In spring, whenever storm clouds gather heavy with hail capable of ripping fragile crops to shreds, my Kansas-born mother always offers the same reflection: "I'm sure glad I'm not a farmer anymore, depending on the weather, which is so undependable." In late summer, as the rains become scarce and harvests are endangered by horticultural thirst, there she is again: "I'm sure glad I'm not a farmer anymore, depending on the weather, which is so undependable."

I'll add my own refrain on behalf of the less than 2 percent of the U.S. workforce still involved in agriculture: "I'm sure glad I'm not a farmer trying to hire immigrant agricultural help legally, depending on the whims of Congress, which is so undependable." Some half a million U.S. farmers are in just that situation. They have more than 3 million agricultural jobs to fill every year, much of it seasonal labor. And many find few options other than hiring illegal immigrants.

That's why it's critical that Congress passes the Agricultural Job Opportunities, Benefits and Security Act - aka AgJOBS - which was introduced May 14. AgJOBS presents a sensible solution to our immigration problem - or at least a partial one - because it seeks to legalize a group of longstanding seasonal laborers, as long as they meet certain conditions, and also temporarily and legally match new immigrant workers to unmet labor needs. Win-win.

As it happens, an AgJOBS bill was introduced in the last session of Congress but got nowhere, thanks largely to the anti-immigrant furor created by activists who don't seem to have thought too deeply about why undocumented workers are here to begin with. These people seem to believe that U.S.-born workers are ready, willing and eager to fill the millions of seasonal agricultural jobs available every year.

Common sense, and maybe even their own family background, should tell people otherwise. The nation, like my family, is simply not structured as it used to be. We're not living on the farm anymore. Far more of us live in cities than in rural areas.

The Department of Labor tracks this kind of thing, so there is no reason to rely argument by family anecdote. Estimates are that at least 75 percent of agricultural workers are hired illegally, largely from Mexico and elsewhere in Latin America. And that percentage has increased dramatically in recent years, a consequence of increased illegal immigration and also population shifts of U.S.-born people relocating to cities.

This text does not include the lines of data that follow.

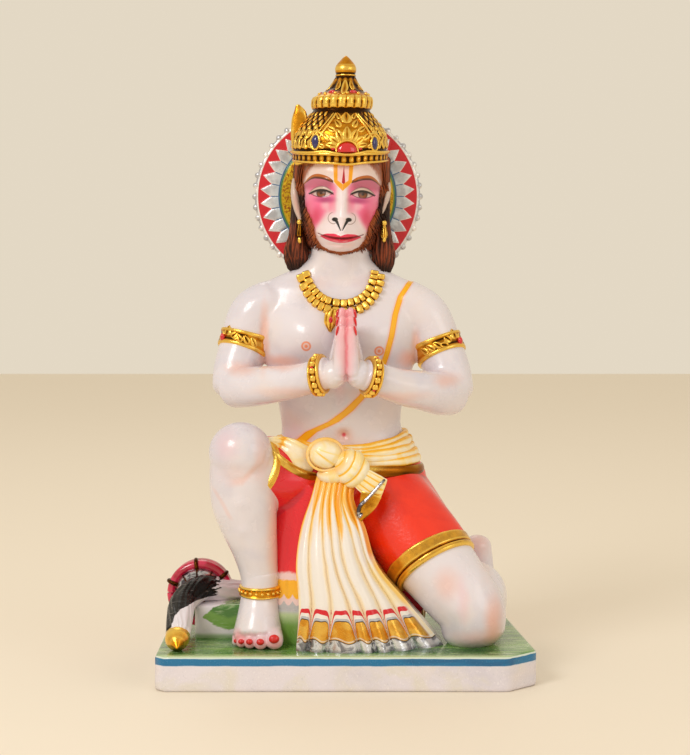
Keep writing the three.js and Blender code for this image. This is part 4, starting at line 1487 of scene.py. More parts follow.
fallEnd = {
    "top": 174,
    "bottom": -3,
    "left": [
        (-29, -50, 174), (-35, -55, 152), (-45, -60, 122), (-50, -71, 85), (-47, -80, 45), (-50, -86, -3)
    ],
    "right": [(12, -52, 174), (9, -58, 152), (21, -62, 122), (33, -67, 85), (65, -66, 45), (104, -58, -3)],
    "flutes": [  # share of the width where each flute ends: at the top, halfway and at the ground
        (0, 0.14, 0.28, 0.42, 0.56, 0.70, 0.85, 1), (0, 0.16, 0.375, 0.49, 0.60, 0.80, 0.90, 1),
        (0, 0.07, 0.20, 0.42, 0.53, 0.64, 0.80, 1),
    ],
    # share of the width, half width of the yellow at z 150, the height of its lower tip, how strong, colour
    "patches": [
        (0.13, 0.06, 130, 0.75, "saffron"), (0.28, 0.05, 120, 0.8, "saffron"),
        (0.43, 0.07, 112, 0.8, "saffron"), (0.62, 0.1, 108, 0.85, "saffron"),
        (0.62, 0.04, 116, 0.7, "saffronDeep"), (0.87, 0.13, 118, 0.85, "saffron"),
        (0.88, 0.06, 122, 0.7, "saffronDeep"),
    ],
}


def fluteAt(share, t):
    # Which flute a place lies in, with its fraction across it; t is 0 at the ground and 1 at the top.
    top, middle, low = (np.array(row) for row in fallEnd["flutes"])
    phase = np.zeros(len(share))
    for k in range(7):
        weights = [np.interp(t, [0, 0.5, 1], [row[j] for row in (low, middle, top)]) for j in (k, k + 1)]
        phase = phase + np.clip((share - weights[0]) / (weights[1] - weights[0]), 0, 1)
    return phase


def pleatedFall(material):
    left, right = smoothPath(fallEnd["left"][::-1]), smoothPath(fallEnd["right"][::-1])
    front = 0.8  # share of the way round that is the pleated front

    def climb(v):
        return (left(v)[:, 2] - fallEnd["bottom"]) / (fallEnd["top"] - fallEnd["bottom"])

    def section(u):
        share = np.where(
            u < front, u / front,
            np.interp(u, [front, 0.86, 0.89, 0.97, 0.99, 1], [1, 0.99, 0.92, 0.08, 0.01, 0])
        )
        back = np.interp(u, [0, front, 0.86, 0.89, 0.97, 0.99, 1], [0, 0, 44, 58, 58, 44, 0])
        return share, back

    def shape(u, v):
        share, back = section(u)
        low = 1 - climb(v)
        phase = fluteAt(share, 1 - low)
        flute = np.abs(np.sin(math.pi * phase)) ** 0.7
        inner = (u < front) * np.minimum(1, 12 * np.minimum(share, 1 - share))
        out = (5 + 17 * low) * np.sin(math.pi * share) + (2.4 + 5.2 * low) * (flute - 0.45) * inner
        a, b = left(v), right(v)
        place = a + (b - a) * share[:, None]
        place[:, 1] += np.where(back > 0, back, -out)
        return place

    def notes(u, v):
        share, back = section(u)
        phase = fluteAt(share, climb(v))
        return {
            "share": share, "height": left(v)[:, 2],
            "groove": np.where(back > 0, 0, (1 - np.abs(np.sin(math.pi * phase))) ** 2),
            "flute": np.clip(phase, 0, 6.999) % 1,
        }

    return finished(bentGrid("pleated_fall", 320, 100, shape, notes), material, hollows=(6, 0.6))


def shortFall(material, bandMaterial, curlMaterial):
    # The fan of cloth that leaves the knot on the viewer's right, with a silver curl and a gilded band below.
    def pleats(turn, t):
        return 0.9 * (np.abs(np.sin(turn * 6)) - 0.5) * step(t - 0.1, 0.1)

    fan = limb(
        "short_fall", sash["shortFall"], across=(0.72, 0, 0.7), columns=90, rows=30, relief=pleats,
        blunt=0.25
    )
    band = limb("short_fall_band", sash["shortBand"], across=(0.9, 0, 0.3), columns=50, rows=40, blunt=0.3)
    curl = joined("short_fall_curl", [
        rope("curl", [(x, y + back, z) for x, y, z in sash["curl"]], r, rows=90, columns=16)
        for back, r in sash["curlRolls"]
    ])
    for piece, over in ((fan, material), (band, bandMaterial), (curl, curlMaterial)):
        finished(piece, over, hollows=(5, 0.4))
    return fan


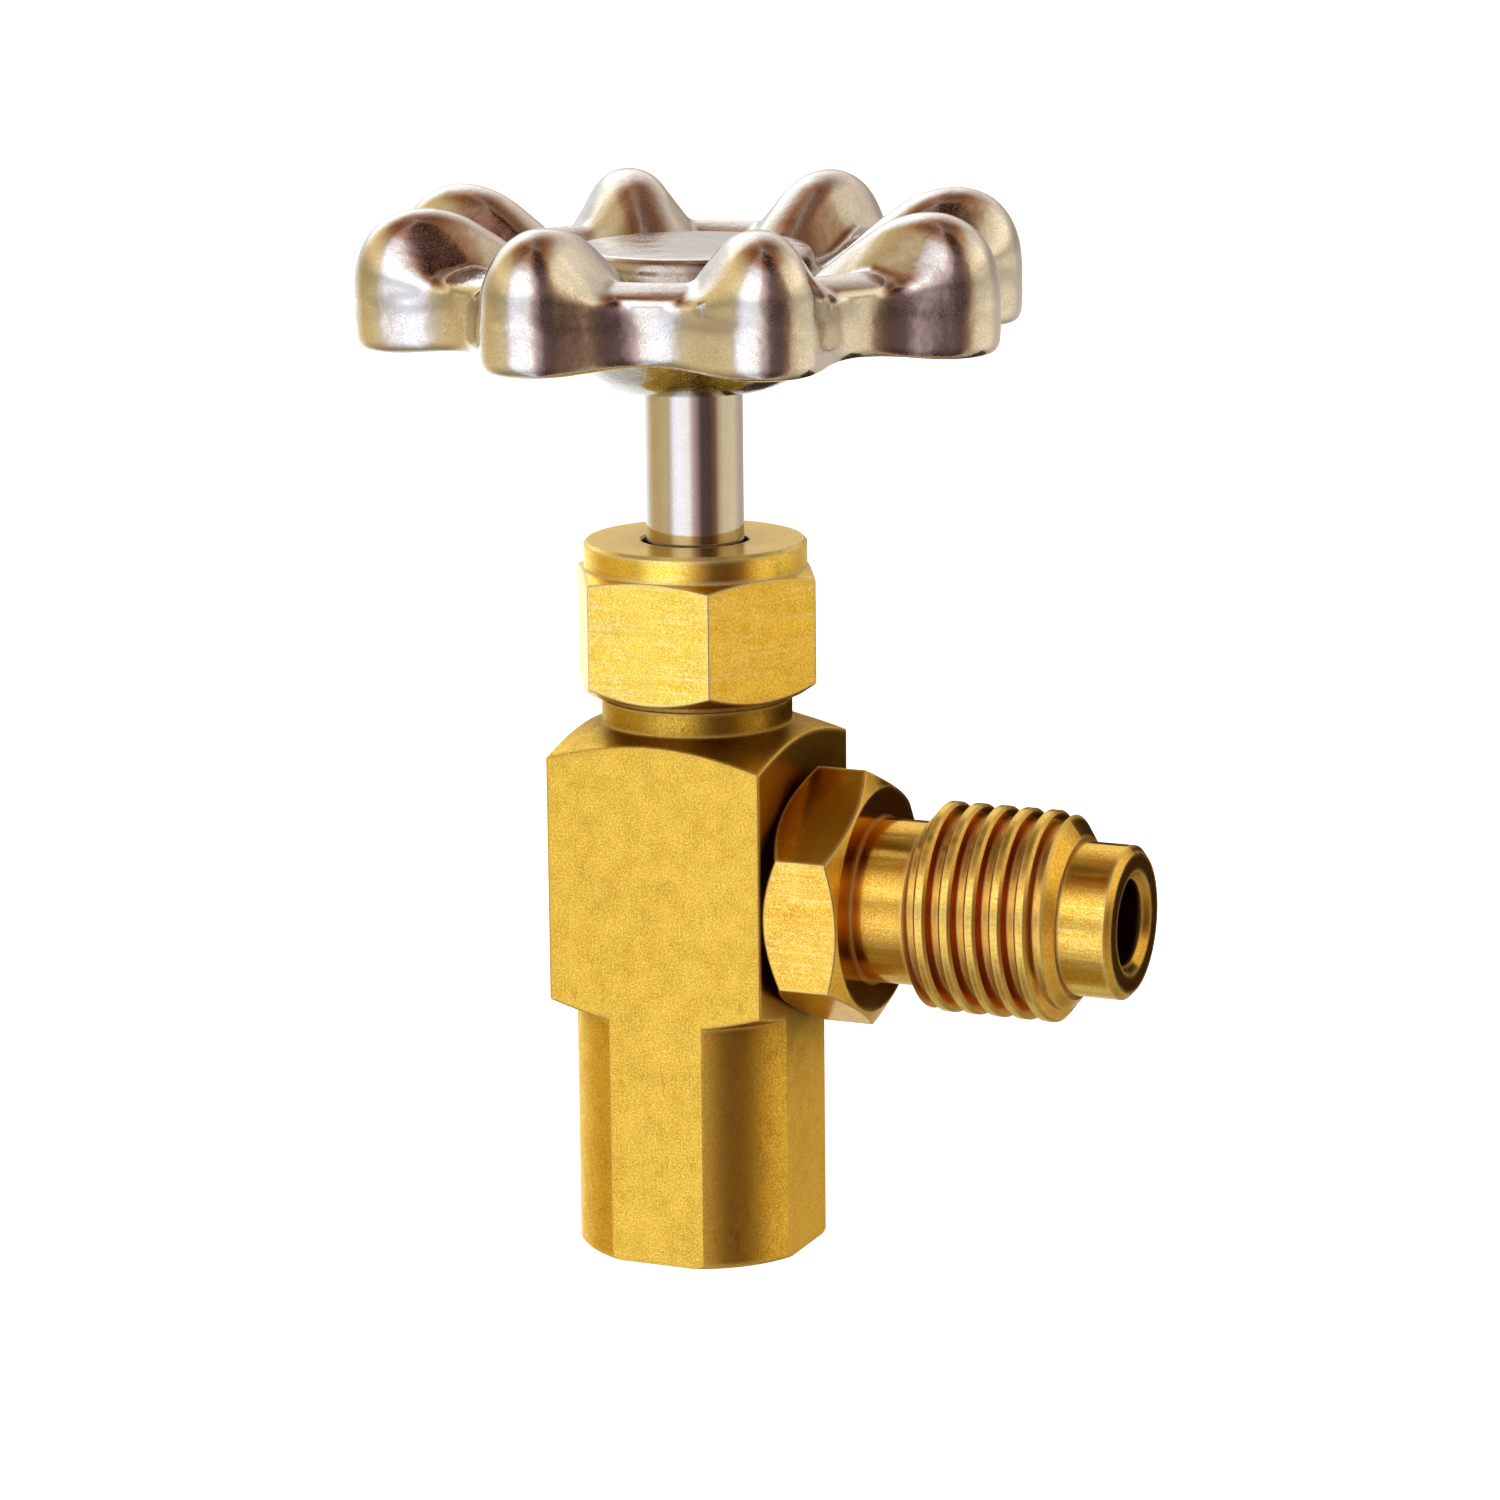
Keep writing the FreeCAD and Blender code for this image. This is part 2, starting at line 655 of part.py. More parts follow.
def build_handwheel():
    """Cast handwheel: domed hub, thin web, rim, raised boss and eight arched finger lobes."""
    body = new_body("handwheel")
    turned(body, "wheel_disc", [
        ("0", "hub_bottom"),
        ("hub_foot_radius", "hub_bottom"),
        ("hub_radius", "hub_flare_height"),
        ("web_inner_radius", "web_bottom"),
        ("web_outer_radius", "web_bottom"),
        ("web_outer_radius + rim_edge", "rim_bottom"),
        ("rim_radius - rim_edge", "rim_bottom"),
        ("rim_radius", "rim_bottom + rim_edge"),
        ("rim_radius", "rim_top - rim_edge"),
        ("rim_radius - rim_edge", "rim_top"),
        ("web_outer_radius + rim_edge", "rim_top"),
        ("web_outer_radius - rim_edge", "web_top"),
        ("boss_radius", "web_top"),
        ("boss_radius", "boss_top"),
        ("0", "boss_top"),
    ])
    sections = []
    for station in ("root", "mid", "peak", "face", "end"):
        sketch = new_sketch(body, f"lobe_{station}_sketch", "YZ_Plane", f"lobe_{station}_place")
        arch(sketch, f"lobe_{station}_width", "lobe_bottom", f"lobe_{station}_top")
        sections.append(sketch)
    lobe = add_feature(body, "AdditiveLoft", "lobe", sections[0])
    lobe.Sections = sections[1:]
    settle(body, lobe)
    lobes = body.newObject("PartDesign::PolarPattern", "lobes")
    lobes.Originals = [lobe]
    lobes.Axis = (next(line for line in body.Origin.OriginFeatures if line.Role == "Z_Axis"), [""])
    lobes.Angle = 360
    lobes.setExpression("Occurrences", bound("wheel_lobes"))
    body.Tip = lobes
    settle(body, lobes)
    turned(body, "stem_socket", [
        ("0", "hub_bottom"),
        ("wheel_socket_radius", "hub_bottom"),
        ("wheel_socket_radius", "wheel_socket_top"),
        ("0", "wheel_socket_top"),
    ], cut=True)
    any_angle = 1
    turn = FreeCAD.Rotation(FreeCAD.Vector(0, 0, 1), any_angle)
    body.Placement = FreeCAD.Placement(FreeCAD.Vector(0, 0, 0), turn)
    body.setExpression("Placement.Rotation.Angle", bound("wheel_turn"))
    return body


def check_document():
    """Stops if any object of the document failed to recompute."""
    for item in DOC.Objects:
        if "Invalid" in item.State or "Error" in item.State:
            raise RuntimeError(f"{item.Label} is {item.State}")


def export(parts):
    """Writes each sub-part as a STEP file named after its label, after checking its solid."""
    for part in parts:
        shape = part.Shape
        if shape.isNull() or not shape.isValid() or len(shape.Solids) != 1:
            raise RuntimeError(f"{part.Label} is not one valid solid")
    os.makedirs("parts", exist_ok=True)
    for part in parts:
        part.Shape.exportStep(f"parts/{part.Label}.step")
        print(f"{part.Label}: {part.Shape.Volume:.2f} mm3")


DOC = FreeCAD.newDocument("needle_valve")
SHEET = make_sheet(DOC)
PARTS = [
    build_valve_body(),
    build_outlet_connector(),
    build_outlet_o_ring(),
    build_packing_nut(),
    build_gland_follower(),
    *build_packing(),
    build_inlet_gasket(),
    build_needle(),
    build_stem(),
    build_needle_retainer(),
    build_thrust_ball(),
    build_handwheel(),
]
DOC.recompute()
check_document()
export(PARTS)
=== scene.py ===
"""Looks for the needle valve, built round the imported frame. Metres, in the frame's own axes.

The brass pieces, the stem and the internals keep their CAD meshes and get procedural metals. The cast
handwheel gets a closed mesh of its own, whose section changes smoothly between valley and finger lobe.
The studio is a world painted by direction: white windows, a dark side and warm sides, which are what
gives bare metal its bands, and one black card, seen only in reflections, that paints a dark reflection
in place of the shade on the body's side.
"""
import math

import bpy
import numpy as np
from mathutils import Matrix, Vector


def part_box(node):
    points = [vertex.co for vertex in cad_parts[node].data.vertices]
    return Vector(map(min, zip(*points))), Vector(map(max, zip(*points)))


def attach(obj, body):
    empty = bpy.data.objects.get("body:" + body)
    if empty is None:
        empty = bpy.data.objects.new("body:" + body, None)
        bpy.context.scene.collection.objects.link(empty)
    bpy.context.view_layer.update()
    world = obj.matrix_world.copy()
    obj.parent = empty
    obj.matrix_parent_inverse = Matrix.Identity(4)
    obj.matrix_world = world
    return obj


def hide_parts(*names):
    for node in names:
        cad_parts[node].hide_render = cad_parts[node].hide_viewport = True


MM = 0.001
MICRON = 1e-6

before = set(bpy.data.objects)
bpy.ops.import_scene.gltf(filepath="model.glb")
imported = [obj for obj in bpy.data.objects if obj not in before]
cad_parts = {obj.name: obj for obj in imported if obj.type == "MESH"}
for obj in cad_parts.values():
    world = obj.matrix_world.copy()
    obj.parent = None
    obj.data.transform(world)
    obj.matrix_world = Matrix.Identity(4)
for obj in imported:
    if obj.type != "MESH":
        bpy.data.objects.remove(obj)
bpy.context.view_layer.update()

# ---------------------------------------------------------------------------------------- sizes

OUTLET_HEIGHT = sum(corner.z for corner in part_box("outlet_o_ring")) / 2

# Camera: where it stands as seen from the valve and how far it is rolled, in degrees, how far away it is,
# and the point it aims at, which lies to the right of and above a point on the stem's axis
CAMERA_AZIMUTH = 23.8857
CAMERA_ELEVATION = 12.70985
CAMERA_ROLL = -0.7005
CAMERA_DISTANCE = 332.815 * MM
CAMERA_LENS = 130.56
CAMERA_SENSOR = 36.0
CAMERA_CLIP = (0.01, 20.0)
AIM_HEIGHT = 30.009 * MM
AIM_RIGHT = 3.1815 * MM
AIM_UP = 0.7964 * MM

# Handwheel: its lobes, how far they are turned in degrees, how finely the mesh is cut round it and from
# row to row, and the least rise in mm that a lobe's curves are worked out for
LOBES = 8
WHEEL_TURN = -7.6
AROUND = 640
PER_ROW = 5
SMALLEST_RISE = 0.01
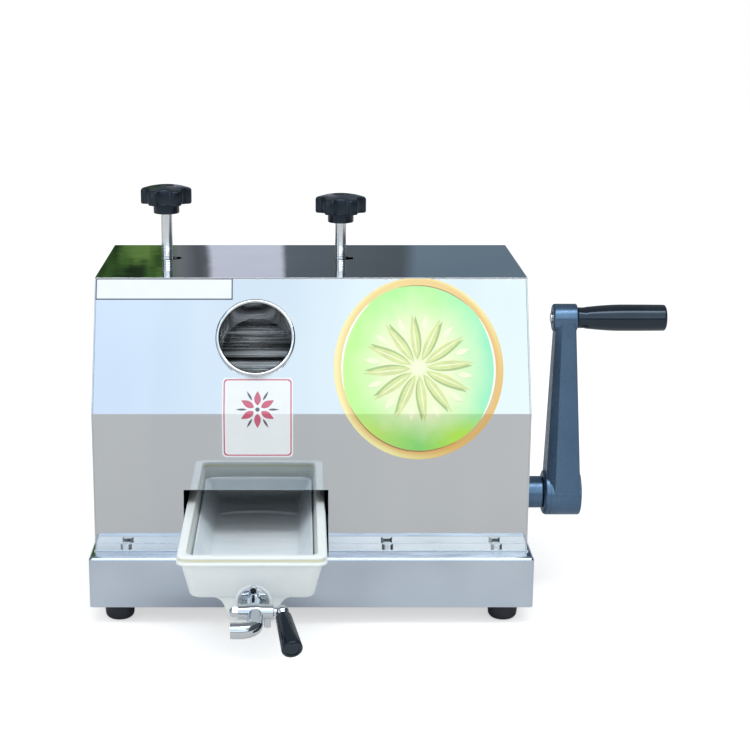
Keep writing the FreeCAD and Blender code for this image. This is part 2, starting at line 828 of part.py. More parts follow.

The illegal status is the obvious problem. Humane labor conditions and fair wages for farm workers, whether U.S.-born and immigrant, are too easily shirked without federal oversight. Nor can we just continue to ignore our broken immigration policy. The Immigration and Customs Enforcement has signaled it will not continue the infamous raids it staged during the Bush administration, but why should that reassure farmers? The issue of legality needs to be resolved. Let's be clear, recession or no, Americans are not going to head in droves back to field labor. Nor should they be expected to. Seasonal means temporary. After the harvest, the work goes away.

And perhaps because so few of us are employed doing it, it's easy to forget how important agriculture is to our economy. For a nation obsessed with "organic," few of us know much any more about the tedious tending that many of our favorite vegetables and fruits require.

Oh, sure, there are growing legions of dirt diggers among us. But Michelle Obama in rubber boots turning over some soil for a photo opportunity is not farming. Tilling a bit of the backyard for a row or two of produce is not going to feed the nation.

The vast majority of America has long ago shifted away from small farm work by virtue of education, technology and our family's efforts to rise above manual labor status. That's called progress.

The weather hasn't changed. It is still an unpredictable aspect of farming. Congress can't do anything about that. But it can give farmers the help they deserve to do the right thing and legally hire the help they need to bring in this year's harvest.